How to model a multistep logic

I’m observing a continuous variable. The variable has some probability to be non-zero. The non-zero values are
expected to be normally distributed. Here’s an example:

np.random.seed(42)
true_p_non_zero = 0.3
true_mu = 1234.5
true_sd = 1.2
data = pd.DataFrame({'non_zero': np.random.rand(100) < true_p_non_zero})
y = np.random.randn(len(data)) * true_sd + true_mu
y[~data.non_zero] = 0
data['y']=y

My goal is to estimate the probability of being non-zero and the parameters of the normal distribution

The first part is easy:

with pm.Model() as model:
    p_non_zero = pm.Uniform('p_non_zero', lower=0, upper=1)
    non_zero = pm.Bernoulli('non_zero', p=p_non_zero, observed=data.non_zero)
    trace = pm.sample(100, tune=50)

The problem is that I can’t figure out how to use the next step in this logic.
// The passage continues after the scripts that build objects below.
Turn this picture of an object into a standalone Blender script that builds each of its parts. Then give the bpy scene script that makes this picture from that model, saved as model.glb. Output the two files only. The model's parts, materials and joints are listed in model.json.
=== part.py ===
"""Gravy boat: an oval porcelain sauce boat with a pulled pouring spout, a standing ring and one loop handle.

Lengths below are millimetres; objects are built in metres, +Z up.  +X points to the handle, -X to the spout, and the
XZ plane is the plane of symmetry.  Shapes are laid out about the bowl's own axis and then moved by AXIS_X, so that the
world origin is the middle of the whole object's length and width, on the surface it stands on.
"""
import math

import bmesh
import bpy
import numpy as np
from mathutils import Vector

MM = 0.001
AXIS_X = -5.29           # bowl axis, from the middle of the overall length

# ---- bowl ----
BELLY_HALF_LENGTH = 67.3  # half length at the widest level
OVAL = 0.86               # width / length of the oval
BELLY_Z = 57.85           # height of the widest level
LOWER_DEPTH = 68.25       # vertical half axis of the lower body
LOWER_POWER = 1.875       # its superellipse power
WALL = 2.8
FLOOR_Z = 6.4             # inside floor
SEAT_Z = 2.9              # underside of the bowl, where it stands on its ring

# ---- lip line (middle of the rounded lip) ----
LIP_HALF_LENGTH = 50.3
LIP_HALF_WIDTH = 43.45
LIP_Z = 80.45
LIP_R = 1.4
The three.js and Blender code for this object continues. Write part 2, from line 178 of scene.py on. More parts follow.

I tried the following code but it produces wrong estimates:

with pm.Model() as model:
  p_non_zero = pm.Beta('p_non_zero', alpha=1, beta=1)
  non_zero = pm.Bernoulli('non_zero', p=p_non_zero)
  mu = pm.Uniform('mu', lower=1000, upper=2000)
  sd = pm.Uniform('sd', lower=0, upper=5)
  _mu = pm.math.switch(non_zero, 0, mu)
  _sd = pm.math.switch(non_zero, 0, sd)
  y = pm.Normal('y', mu=_mu, sd=_sd, observed=data['y'])
  trace = pm.sample(500, tune=150)

The following approach works but it looks very un-general to me:

with pm.Model() as model:
    sel_non_zero = data.y != 0
    p_non_zero = pm.Uniform('p_non_zero', lower=0, upper=1)
    non_zero = pm.Bernoulli('non_zero', p=p_non_zero, observed=sel_non_zero)
    mu = pm.Uniform('mu', lower=1000, upper=2000)
    sd = pm.Uniform('sd', lower=0, upper=5)
    y = pm.Normal('y', mu=mu, sd=sd, observed=data.loc[~sel_non_zero]['y'])
    trace = pm.sample(500, tune=150)

Again, this approach sort of works, but I suspect that there are better, or more elegant solutions.